:: Exercise prompt ::
Restate each entry word for word, leaving nothing out.

[START Data to process]

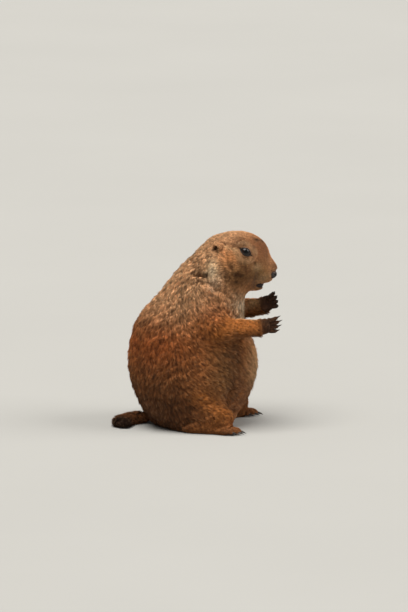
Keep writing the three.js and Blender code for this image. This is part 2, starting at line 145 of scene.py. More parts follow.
# The eye's opening, as half lengths over the ball, and the lids round it
EYE_OPENING = (6.2, 3.2)
EYE_CORNERS = 1.45
EYE_SLANT = 0.54
EYE_OUTWARD = (0.34, 0.9, 0.24)
LID_HEIGHT = 0.55
LID_BARE = 1.0
LID_REACH = 5.5
# The dark streak that runs out from the front corner of the eye, on the left side
EYE_STREAK = ((52.0, 21, 177.0), (53.9, 20.6, 176.0))
CHEEK_SPOTS = ((34.5, 28, 167.5), (40.4, 28, 156.8), (47, 25, 156.3), (41.5, 26, 149.5))

# The digits: places along each, its radii there, how far it runs over the claw, its arch and its height
# beside its width, and how far the palm or sole reaches before them
DIGIT_KNOTS = (0, 0.34, 0.68, 1.0)
DIGIT_RADII = (2.5, 2.4, 2.05, 1.8)
DIGIT_OVER_CLAW = 0.9
DIGIT_ARCH = {"hand": 1.5, "foot": 0.6}
DIGIT_HEIGHT = {"hand": 1.0, "foot": 1.3}
PALM_LENGTH = {"hand": 8.5, "foot": 6.5}
FOOT_BASE = np.array([-16.0, 0, 1.2])
DIGIT_DEPTH = 0.3
CLAW_SHARE = 0.78

# The skin's grid, how far each node swells to close the cuts, and the share of triangles kept
VOXEL = 1.0
WELD = 0.01
CUT_CLOSING = 0.35
SKIN_SHARE_KEPT = 0.62
# Rounds of mixing with the neighbours: the nodes' shares, then the shape, its seams and its lips
CLOSE_ROUNDS = 8
WIDE_ROUNDS = 52
SMOOTH_ROUNDS = 12
FILL_ROUNDS = 30
LIP_ROUNDS = 14
COLOUR_ROUNDS = 40
LIE_ROUNDS = 50
INSET_STAGES = 4
LEAST_DEPTH = 0.4
EAR_DEPTH = 0.15
EAR_FLATTENED = 0.16
# Start, end, reach and depth of each fold, with the Y of the left side
FOLDS = (
    ((24, 20.5, 187.8), (42, 23, 184.0), 1.5, 1.0),
    ((-1, 31.5, 158.6), (12, 34, 157.4), 2.6, 3.2),
    ((15, 35, 151), (21, 36, 145), 3.0, 1.6),
    ((31, 37, 33), (39, 41, 42), 4.5, 2.5),
)

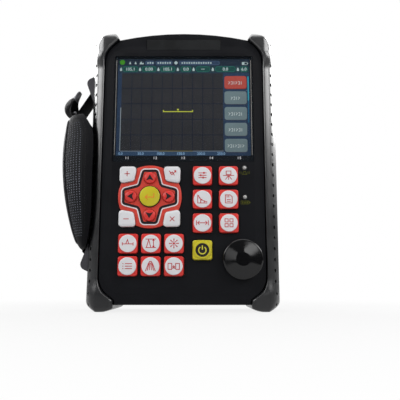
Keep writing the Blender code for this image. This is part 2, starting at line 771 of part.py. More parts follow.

[END Data to process]

:: Response below ::
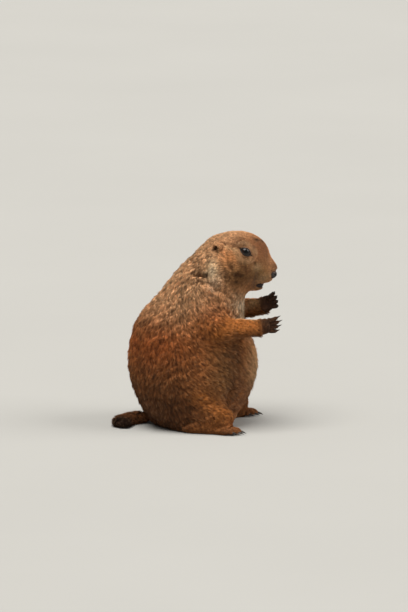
Keep writing the three.js and Blender code for this image. This is part 2, starting at line 145 of scene.py. More parts follow.
# The eye's opening, as half lengths over the ball, and the lids round it
EYE_OPENING = (6.2, 3.2)
EYE_CORNERS = 1.45
EYE_SLANT = 0.54
EYE_OUTWARD = (0.34, 0.9, 0.24)
LID_HEIGHT = 0.55
LID_BARE = 1.0
LID_REACH = 5.5
# The dark streak that runs out from the front corner of the eye, on the left side
EYE_STREAK = ((52.0, 21, 177.0), (53.9, 20.6, 176.0))
CHEEK_SPOTS = ((34.5, 28, 167.5), (40.4, 28, 156.8), (47, 25, 156.3), (41.5, 26, 149.5))

# The digits: places along each, its radii there, how far it runs over the claw, its arch and its height
# beside its width, and how far the palm or sole reaches before them
DIGIT_KNOTS = (0, 0.34, 0.68, 1.0)
DIGIT_RADII = (2.5, 2.4, 2.05, 1.8)
DIGIT_OVER_CLAW = 0.9
DIGIT_ARCH = {"hand": 1.5, "foot": 0.6}
DIGIT_HEIGHT = {"hand": 1.0, "foot": 1.3}
PALM_LENGTH = {"hand": 8.5, "foot": 6.5}
FOOT_BASE = np.array([-16.0, 0, 1.2])
DIGIT_DEPTH = 0.3
CLAW_SHARE = 0.78

# The skin's grid, how far each node swells to close the cuts, and the share of triangles kept
VOXEL = 1.0
WELD = 0.01
CUT_CLOSING = 0.35
SKIN_SHARE_KEPT = 0.62
# Rounds of mixing with the neighbours: the nodes' shares, then the shape, its seams and its lips
CLOSE_ROUNDS = 8
WIDE_ROUNDS = 52
SMOOTH_ROUNDS = 12
FILL_ROUNDS = 30
LIP_ROUNDS = 14
COLOUR_ROUNDS = 40
LIE_ROUNDS = 50
INSET_STAGES = 4
LEAST_DEPTH = 0.4
EAR_DEPTH = 0.15
EAR_FLATTENED = 0.16
# Start, end, reach and depth of each fold, with the Y of the left side
FOLDS = (
    ((24, 20.5, 187.8), (42, 23, 184.0), 1.5, 1.0),
    ((-1, 31.5, 158.6), (12, 34, 157.4), 2.6, 3.2),
    ((15, 35, 151), (21, 36, 145), 3.0, 1.6),
    ((31, 37, 33), (39, 41, 42), 4.5, 2.5),
)

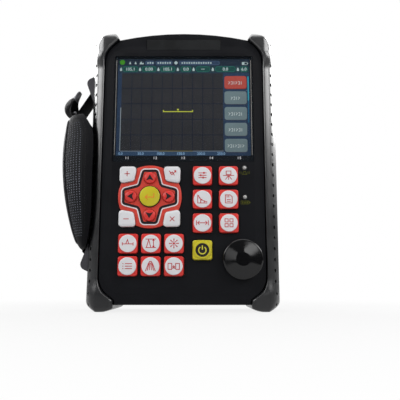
Keep writing the Blender code for this image. This is part 2, starting at line 771 of part.py. More parts follow.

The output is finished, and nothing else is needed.